Politica

Contro i bulli un "codice" per i giovani

Gli studenti del liceo di Milano l’altro giorno stavano ancora uscendo, spossati ma euforici per quel sollievo che arriva dopo ore e ore di noia, a stare sempre fermi. Il solito sovrapporsi di parlottii e risa compresse e sciocche complicità, beate di sfogarsi all’aria aperta, finalmente primaverile. E invece ecco le urla adulte di voci peraltro consuete che irrompono: le spinte, e il muoversi scomposto: due adulti urlanti arrivati alle mani. E chi poi? I professori di scienze e filosofia. Non si fanno granché: una leva articolare venuta male e la mano gonfia, forse un collarino e il continuo seguito di recriminazioni. Ma resta la scena di questo concitarsi: dei loro respiri che non li ha quasi fatti più parlare; dell’avversione che diviene incredula reciproca paura; e delle mani che sono andate avanti da sole. La più brutta lezione di due adulti, che mostrano di non essere tali. E ciò non solo nel cortile di scuola davanti ai loro propri studenti, ma mentre a Monterotondo in una lite tra sedicenni uno di loro si feriva con un coltello. Altro gesto maldestro, ma che conferma quanto poco nella nostra scuola riesca una vera educazione civica.
Il liceo di Milano dove s’è svolta la rissa tra i professori pare sia peraltro un buon esempio per il quartiere di periferia dove risiede.
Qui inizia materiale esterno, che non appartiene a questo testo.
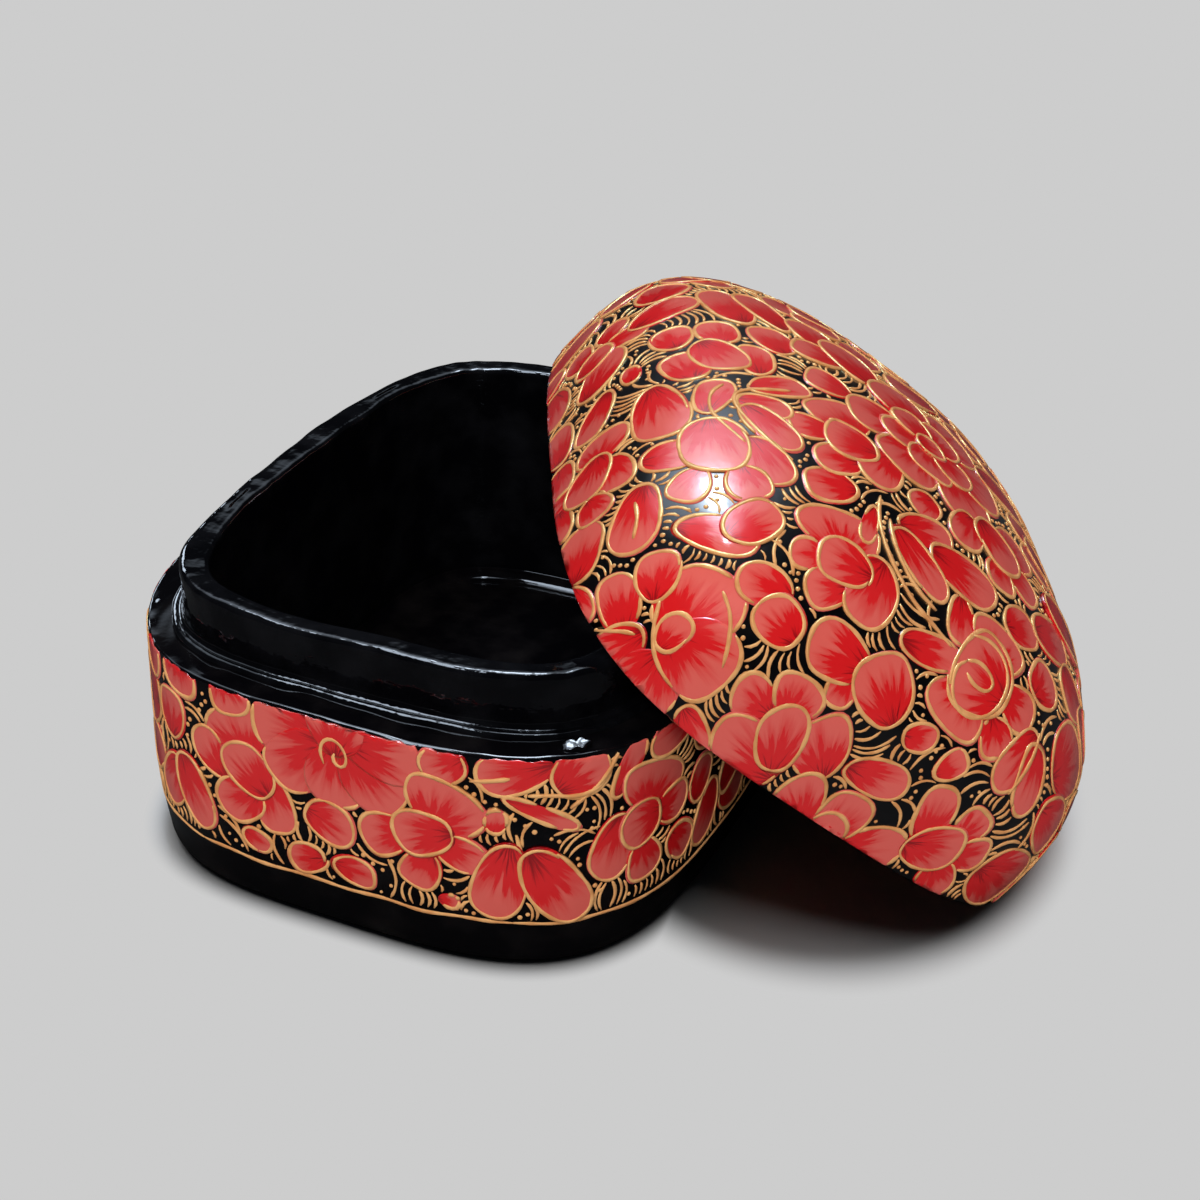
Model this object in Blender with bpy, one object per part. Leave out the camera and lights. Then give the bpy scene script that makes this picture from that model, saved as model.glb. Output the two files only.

Non è insomma ambiente di quelli che fanno felici i giornalisti che indagano sui quartieri dei poveri o degli zingari. E però palesemente anche lì qualcosa manca. Non c’è replica, neppure lì, a quel seguito di scene di violenza dei vari film, dai quali siamo ogni giorno invasi. In sequenze senza tregua che invadono i giovani e l’educano a divenire più fragili. A credere che siano gli improbabili calci volanti dei film, o le superforze dei cartoni animati, a dar sicurezza nel rapporto cogli altri. Ma a queste sciocchezze quale educazione civica replica mai nelle scuole? I soli a educare sono i film violenti o le palestre di arti marziali dove troppe volte dei frustrati insegnano quanto non dovrebbero. Cosicché ora non c’è più nemmeno quella pausa di una volta, quando due ragazzini appoggiavano prima a terra la cinta coi libri, e almeno si guardavano negli occhi prima di una zuffa. Prevale invece adesso l’isteria di un tempo tutto e solo televisivo, impaurita dalla vita, in gesti sconnessi, e perciò più pericolosi.
È a questo grave guaio che le scuole dovrebbero replicare, insegnando come replicare a una aggressione, e alla propria tensione. Perché infatti lasciare i giovani a fare i conti con la violenza da soli, coi risultati di questi due professori isterici, o dei ragazzini col coltello? Si insegni loro piuttosto educazione civica come nelle scuole giapponesi, usando il judo o l’aikido, o con lezioni di lotta e di scherma. Si mostrerebbe così splendidamente come la buona educazione serve ancora più quando si deve far fronte alla violenza. Insomma, considerato che pure nell’anima dei più miti vivono istinti che evolvono a violenze inattese, perché non si insegna a disciplinarli? È forse poco far imparare ai giovani come mutare un’offesa in una stretta di mano, insegnando la boxe o il judo a scuola? Certo che no. Eppure richiederebbe di vincere la ipocrisia di chi pretende di esorcizzare l’ira e ogni violenza negandole, come vorrebbe una certa sinistra.

Fino al risultato grottesco della educazione presente che genera giovani sempre più imbelli, ma violenti.